Data rows »
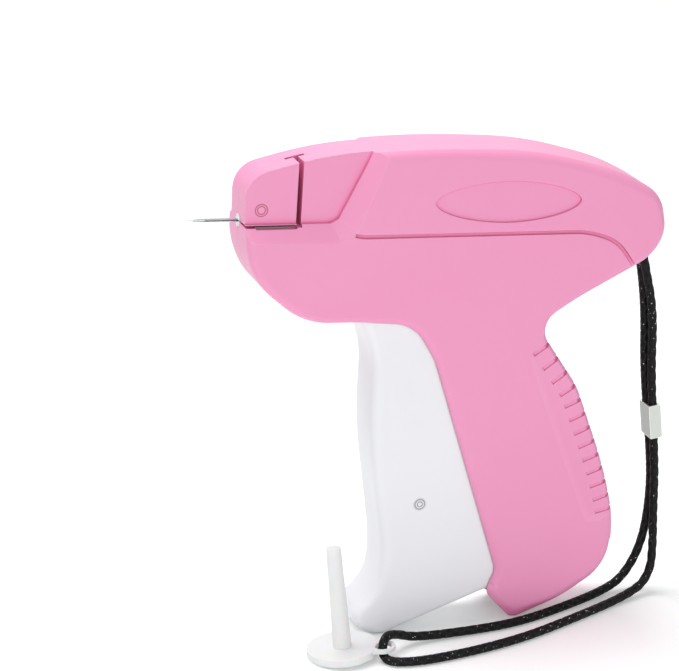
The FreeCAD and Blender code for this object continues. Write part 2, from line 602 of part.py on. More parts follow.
# The slide straddles the lever and pushes the rod through the needle.
slideFrom, slideTo = slidePin.x - size.slideFront, slidePin.x + size.slideBack
slide = plate("ejector_slide", rectangle(slideFrom, -size.slideHalfHeight, slideTo, size.slideHalfHeight),
              "2 * Sizes.slideHalfWidth")
saddle = sketchOn(slide, "slideSaddle", rectangle(slideFrom + size.slideFrontWall, -2 * size.slideHalfHeight,
                                                  slideTo + size.slideBack, 2 * size.slideHalfHeight))
pocket(slide, "slideSaddleCut", saddle, "2 * (Sizes.leverHalfThickness + 2 * Sizes.looseGap)", symmetric=True)
pinHole = sketchOn(slide, "slidePinHole", [circleCurve(slidePin, size.slidePinRadius)])
pocket(slide, "slidePinHoleCut", pinHole, "2 * Sizes.halfThickness", symmetric=True)
finish(slide)
subParts.append(crossPin("slide_pin", slidePin, "Sizes.slidePinRadius", "2 * Sizes.slideHalfWidth"))

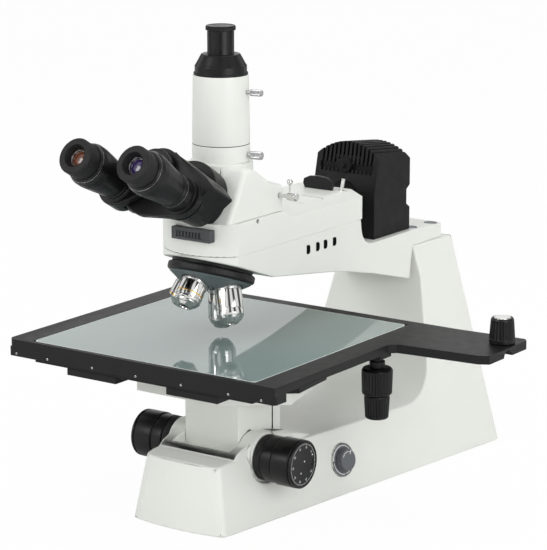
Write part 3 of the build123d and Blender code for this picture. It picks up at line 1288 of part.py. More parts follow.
NODES = {
    "stand_casting": stand_casting,
    "rubber_feet": rubber_feet,
    "bottom_cover": bottom_cover,
    "power_board": power_board,
    "power_panel": power_panel,
    "power_rocker": power_rocker,
    "guide_rails": guide_rails,
    "shaft_collars": shaft_collars,
    "dial_plate": dial_plate,
    "brightness_knob": brightness_knob,
    "focus_carriage": focus_carriage,
    "focus_rack": focus_rack,
    "coarse_shaft": coarse_shaft,
    "coarse_knobs": coarse_knobs,
    "fine_knob_left": lambda: fine_knob(-1),
    "fine_knob_right": lambda: fine_knob(1),
    "support_plate": support_plate,
    "lower_plate": lower_plate,
    "moving_y_rails": moving_y_rails,
    "middle_plate": middle_plate,
    "drive_neck": drive_neck,
    "y_drive_knob": y_drive_knob,
    "x_drive_knob": x_drive_knob,
    "stage_frame": stage_frame,
    "stage_glass": stage_glass,
    "clutch_knob": clutch_knob,
    "arm_casting": arm_casting,
    "bolt_plugs": bolt_plugs,
    "arm_cover": arm_cover,
    "front_slider": front_slider,
    "lever_pin": lever_pin,
    "filter_tab": filter_tab,
    "flat_lever": flat_lever,
    "lamp_house": lamp_house,
    "lamp_collar": lamp_collar,
    "lamp_bulb": lamp_bulb,
    "nosepiece_mount": nosepiece_mount,
    "turret_rim": turret_rim,
    "turret_body": turret_body,
    "objective_a": lambda: objective(0),
    "objective_b": lambda: objective(1),
    "objective_c": lambda: objective(2),
    "objective_d": lambda: objective(3),
    "front_lenses": front_lenses,
    "head_body": head_body,
    "photo_tube": photo_tube,
    "clamp_screw_upper": lambda: clamp_screw(UPPER_SCREW_Z, 3.6),
    "clamp_screw_lower": lambda: clamp_screw(LOWER_SCREW_Z, 4.4),
    "camera_sleeve": camera_sleeve,
    "photo_cap": photo_cap,
    "pull_rod": pull_rod,
    "bino_hub": bino_hub,
    "left_wing": left_wing,
    "left_eye_tube": lambda: eye_tube(-1),
    "left_eyepiece": lambda: eyepiece(-1),
    "left_eye_lens": lambda: eye_lens(-1),
    "right_wing": right_wing,
    "right_eye_tube": lambda: eye_tube(1),
    "right_eyepiece": lambda: eyepiece(1),
    "right_eye_lens": lambda: eye_lens(1),
}

for name, make in NODES.items():
    solid = make()
    export_step(solid, "parts/" + name + ".step")
    print(name, round(solid.volume), len(solid.solids()))
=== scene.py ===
"""Looks of an industrial inspection microscope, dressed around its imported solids.

Lengths in the classes are millimetres in the part's own frame: +X right, -Y to the user, +Z up,
with the origin where the optical axis meets the bench. They become metres when a mesh is made.
"""
import json
import logging
import math
from dataclasses import dataclass, field
from enum import Enum
from typing import Optional, Sequence

import bmesh
import bpy
import numpy as np
from mathutils import Matrix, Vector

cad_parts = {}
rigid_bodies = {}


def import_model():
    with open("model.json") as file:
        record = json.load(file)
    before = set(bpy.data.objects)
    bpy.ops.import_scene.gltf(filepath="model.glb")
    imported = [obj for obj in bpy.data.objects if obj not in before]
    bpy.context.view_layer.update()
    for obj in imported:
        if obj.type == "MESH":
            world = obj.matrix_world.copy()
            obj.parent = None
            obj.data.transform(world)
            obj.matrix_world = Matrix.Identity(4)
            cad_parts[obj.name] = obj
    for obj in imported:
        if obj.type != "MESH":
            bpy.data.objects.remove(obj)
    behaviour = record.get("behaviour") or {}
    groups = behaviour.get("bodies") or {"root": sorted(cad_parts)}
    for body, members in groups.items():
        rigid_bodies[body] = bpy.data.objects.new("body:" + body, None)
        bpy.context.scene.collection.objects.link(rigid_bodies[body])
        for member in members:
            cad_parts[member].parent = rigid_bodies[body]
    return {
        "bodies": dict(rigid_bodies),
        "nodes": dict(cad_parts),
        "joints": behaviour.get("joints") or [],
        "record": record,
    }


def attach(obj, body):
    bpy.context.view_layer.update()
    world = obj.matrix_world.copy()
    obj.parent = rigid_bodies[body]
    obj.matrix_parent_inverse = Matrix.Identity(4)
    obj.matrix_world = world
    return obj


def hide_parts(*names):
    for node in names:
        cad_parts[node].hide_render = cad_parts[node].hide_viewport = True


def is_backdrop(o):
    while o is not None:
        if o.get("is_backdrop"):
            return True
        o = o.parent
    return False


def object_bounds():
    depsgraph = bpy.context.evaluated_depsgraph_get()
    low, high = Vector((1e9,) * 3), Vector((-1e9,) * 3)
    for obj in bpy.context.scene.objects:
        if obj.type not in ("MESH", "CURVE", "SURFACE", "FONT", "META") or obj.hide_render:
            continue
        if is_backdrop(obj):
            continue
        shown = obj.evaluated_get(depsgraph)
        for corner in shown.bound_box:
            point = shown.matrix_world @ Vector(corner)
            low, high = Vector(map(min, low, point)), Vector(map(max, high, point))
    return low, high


MM = 0.001
LOG = logging.getLogger("microscope")
MERGE_METRES = 1e-6
SOLID_MERGE_METRES = 2e-6
FLAT_DEGREES = 0.8
BEVEL_DEGREES = 28.0
CREASE_DEGREES = 32.0
GRIP_FADE = 0.6
GRIP_STEP = 0.9
COAT_ROUGHNESS = 0.12
Vec = tuple[float, float, float]
Colour = tuple[float, float, float]


class Side(Enum):
    """Left or right of the instrument, as a sign along X."""

    LEFT = -1
    RIGHT = 1


class Grip(Enum):
    """How the rim of a turned piece is cut for the fingers."""

    PLAIN = "plain"
    FINE = "fine knurl"
    FLUTED = "wide flutes"
    RIBBED = "raised ribs"


@dataclass(frozen=True)
class Seat:
    """Where a piece stands: its origin, a direction across it and its axis."""

    origin: Vec
    across: Vec
    along: Vec

    def place(self, points: np.ndarray) -> np.ndarray:
        """Turns points of the seat into points of the part.

        Args:
            points: Any array whose last axis holds local x, y and z.

        Returns:
            The same array in the part's frame: origin + x times across + y times side + z times along.
        """
        axis = np.array(self.along) / np.linalg.norm(self.along)
        first = np.array(self.across) - axis * np.dot(self.across, axis)
        first = first / np.linalg.norm(first)
        return np.array(self.origin) + points @ np.stack([first, np.cross(axis, first), axis])


def tilted(degrees: float) -> tuple[float, float]:
    """Sine and cosine of an angle in degrees."""
    return math.sin(math.radians(degrees)), math.cos(math.radians(degrees))


def upright(x: float = 0.0, y: float = 0.0, z: float = 0.0) -> Seat:
    """A seat whose axis points up."""
    return Seat((x, y, z), (1.0, 0.0, 0.0), (0.0, 0.0, 1.0))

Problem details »
Take the lines from the line with "for name, make" through the line with "obj.matrix_world = world", both ends included, and give them again exactly, with nothing else.

Finished task »
for name, make in NODES.items():
    solid = make()
    export_step(solid, "parts/" + name + ".step")
    print(name, round(solid.volume), len(solid.solids()))
=== scene.py ===
"""Looks of an industrial inspection microscope, dressed around its imported solids.

Lengths in the classes are millimetres in the part's own frame: +X right, -Y to the user, +Z up,
with the origin where the optical axis meets the bench. They become metres when a mesh is made.
"""
import json
import logging
import math
from dataclasses import dataclass, field
from enum import Enum
from typing import Optional, Sequence

import bmesh
import bpy
import numpy as np
from mathutils import Matrix, Vector

cad_parts = {}
rigid_bodies = {}


def import_model():
    with open("model.json") as file:
        record = json.load(file)
    before = set(bpy.data.objects)
    bpy.ops.import_scene.gltf(filepath="model.glb")
    imported = [obj for obj in bpy.data.objects if obj not in before]
    bpy.context.view_layer.update()
    for obj in imported:
        if obj.type == "MESH":
            world = obj.matrix_world.copy()
            obj.parent = None
            obj.data.transform(world)
            obj.matrix_world = Matrix.Identity(4)
            cad_parts[obj.name] = obj
    for obj in imported:
        if obj.type != "MESH":
            bpy.data.objects.remove(obj)
    behaviour = record.get("behaviour") or {}
    groups = behaviour.get("bodies") or {"root": sorted(cad_parts)}
    for body, members in groups.items():
        rigid_bodies[body] = bpy.data.objects.new("body:" + body, None)
        bpy.context.scene.collection.objects.link(rigid_bodies[body])
        for member in members:
            cad_parts[member].parent = rigid_bodies[body]
    return {
        "bodies": dict(rigid_bodies),
        "nodes": dict(cad_parts),
        "joints": behaviour.get("joints") or [],
        "record": record,
    }


def attach(obj, body):
    bpy.context.view_layer.update()
    world = obj.matrix_world.copy()
    obj.parent = rigid_bodies[body]
    obj.matrix_parent_inverse = Matrix.Identity(4)
    obj.matrix_world = world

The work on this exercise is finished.